**What you need to do:** Filter out everything except lines holding "FreeCAD".

**Data provided:**
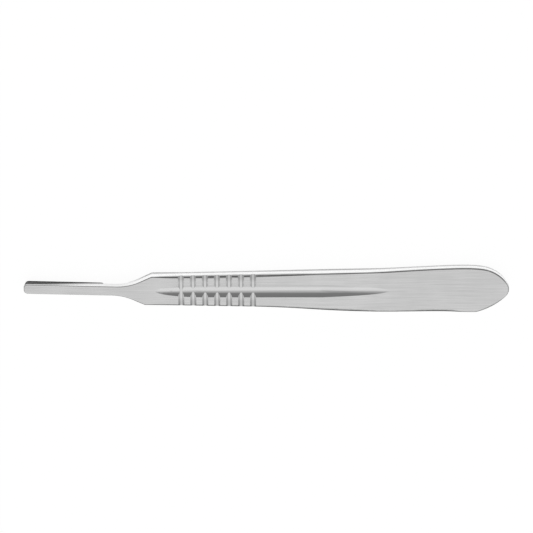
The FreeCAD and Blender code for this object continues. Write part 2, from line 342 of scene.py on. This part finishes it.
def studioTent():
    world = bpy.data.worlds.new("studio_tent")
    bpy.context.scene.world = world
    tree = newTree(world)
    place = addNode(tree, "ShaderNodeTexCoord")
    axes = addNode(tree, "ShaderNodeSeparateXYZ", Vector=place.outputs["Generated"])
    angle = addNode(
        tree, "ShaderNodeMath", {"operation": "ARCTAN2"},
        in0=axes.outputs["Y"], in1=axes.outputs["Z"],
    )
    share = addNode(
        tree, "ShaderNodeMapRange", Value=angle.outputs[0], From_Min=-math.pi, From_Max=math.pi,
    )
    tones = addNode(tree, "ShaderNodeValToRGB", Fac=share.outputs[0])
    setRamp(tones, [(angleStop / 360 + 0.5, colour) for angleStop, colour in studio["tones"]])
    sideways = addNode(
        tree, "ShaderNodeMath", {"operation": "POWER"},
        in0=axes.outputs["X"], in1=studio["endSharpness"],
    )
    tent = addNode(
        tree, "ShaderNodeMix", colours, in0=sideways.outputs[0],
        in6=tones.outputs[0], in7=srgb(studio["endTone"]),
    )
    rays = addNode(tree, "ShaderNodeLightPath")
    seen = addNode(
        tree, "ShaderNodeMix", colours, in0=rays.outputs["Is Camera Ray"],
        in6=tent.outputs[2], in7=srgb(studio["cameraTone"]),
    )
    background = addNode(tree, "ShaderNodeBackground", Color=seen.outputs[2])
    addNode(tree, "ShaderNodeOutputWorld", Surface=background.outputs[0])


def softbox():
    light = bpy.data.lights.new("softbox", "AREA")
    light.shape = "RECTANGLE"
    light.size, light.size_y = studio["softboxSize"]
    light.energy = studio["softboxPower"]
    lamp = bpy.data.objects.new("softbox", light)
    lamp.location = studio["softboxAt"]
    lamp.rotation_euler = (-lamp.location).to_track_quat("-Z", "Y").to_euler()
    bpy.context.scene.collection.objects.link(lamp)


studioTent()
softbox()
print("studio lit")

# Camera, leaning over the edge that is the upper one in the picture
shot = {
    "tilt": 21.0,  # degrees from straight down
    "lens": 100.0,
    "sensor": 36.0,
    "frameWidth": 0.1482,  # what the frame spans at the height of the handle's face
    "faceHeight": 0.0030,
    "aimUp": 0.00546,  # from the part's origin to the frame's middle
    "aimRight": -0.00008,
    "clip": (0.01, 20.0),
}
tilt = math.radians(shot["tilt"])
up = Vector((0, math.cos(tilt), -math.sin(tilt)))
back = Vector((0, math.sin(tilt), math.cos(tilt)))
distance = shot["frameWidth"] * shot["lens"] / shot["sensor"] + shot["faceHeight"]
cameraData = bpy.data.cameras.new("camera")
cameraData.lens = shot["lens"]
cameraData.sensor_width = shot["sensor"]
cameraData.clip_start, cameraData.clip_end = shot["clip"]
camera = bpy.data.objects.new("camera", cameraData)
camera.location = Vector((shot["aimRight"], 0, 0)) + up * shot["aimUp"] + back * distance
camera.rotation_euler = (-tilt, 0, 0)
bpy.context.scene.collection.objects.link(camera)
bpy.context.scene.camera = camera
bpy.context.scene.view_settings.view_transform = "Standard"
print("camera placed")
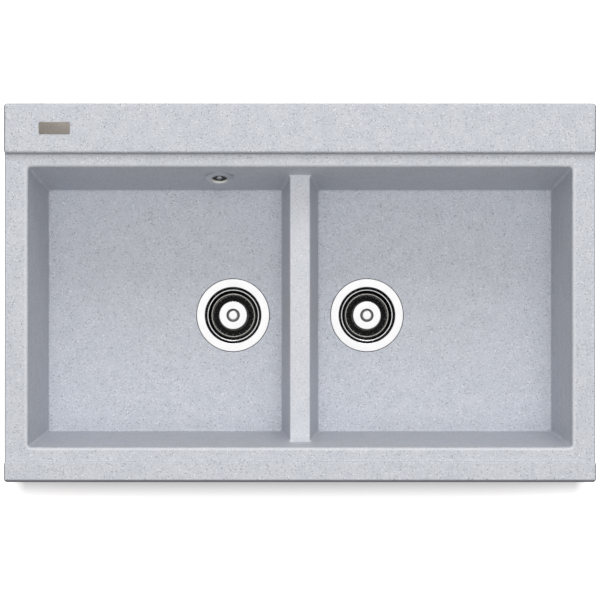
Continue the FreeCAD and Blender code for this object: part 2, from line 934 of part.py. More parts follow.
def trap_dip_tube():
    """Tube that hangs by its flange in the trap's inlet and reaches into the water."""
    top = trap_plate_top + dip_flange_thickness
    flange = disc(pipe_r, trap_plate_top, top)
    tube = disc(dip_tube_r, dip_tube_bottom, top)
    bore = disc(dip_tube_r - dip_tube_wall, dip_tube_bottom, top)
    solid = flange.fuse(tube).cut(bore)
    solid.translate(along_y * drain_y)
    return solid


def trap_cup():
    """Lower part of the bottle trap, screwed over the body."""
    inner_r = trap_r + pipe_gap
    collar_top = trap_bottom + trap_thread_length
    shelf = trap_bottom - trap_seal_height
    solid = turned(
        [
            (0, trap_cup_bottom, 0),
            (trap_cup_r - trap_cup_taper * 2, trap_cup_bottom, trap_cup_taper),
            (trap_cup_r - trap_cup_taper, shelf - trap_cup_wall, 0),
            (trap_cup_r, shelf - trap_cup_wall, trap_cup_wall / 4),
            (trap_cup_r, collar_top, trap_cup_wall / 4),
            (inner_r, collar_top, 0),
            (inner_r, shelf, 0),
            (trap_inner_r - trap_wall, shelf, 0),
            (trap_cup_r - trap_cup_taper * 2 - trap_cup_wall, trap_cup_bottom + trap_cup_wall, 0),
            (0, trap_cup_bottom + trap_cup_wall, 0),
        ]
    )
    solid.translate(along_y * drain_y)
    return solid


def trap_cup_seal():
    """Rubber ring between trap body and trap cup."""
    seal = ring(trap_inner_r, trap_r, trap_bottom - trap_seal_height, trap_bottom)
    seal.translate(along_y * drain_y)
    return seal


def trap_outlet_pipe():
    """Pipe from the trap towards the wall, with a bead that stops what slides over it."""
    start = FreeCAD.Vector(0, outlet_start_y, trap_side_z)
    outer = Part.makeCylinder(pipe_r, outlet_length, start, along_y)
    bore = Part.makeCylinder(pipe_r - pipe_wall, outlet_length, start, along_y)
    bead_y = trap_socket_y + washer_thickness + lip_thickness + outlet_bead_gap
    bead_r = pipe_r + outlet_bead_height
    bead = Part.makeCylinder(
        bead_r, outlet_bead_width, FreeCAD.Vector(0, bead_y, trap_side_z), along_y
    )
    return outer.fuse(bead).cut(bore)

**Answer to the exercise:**
The FreeCAD and Blender code for this object continues. Write part 2, from line 342 of scene.py on. This part finishes it.
Continue the FreeCAD and Blender code for this object: part 2, from line 934 of part.py. More parts follow.
    start = FreeCAD.Vector(0, outlet_start_y, trap_side_z)
        bead_r, outlet_bead_width, FreeCAD.Vector(0, bead_y, trap_side_z), along_y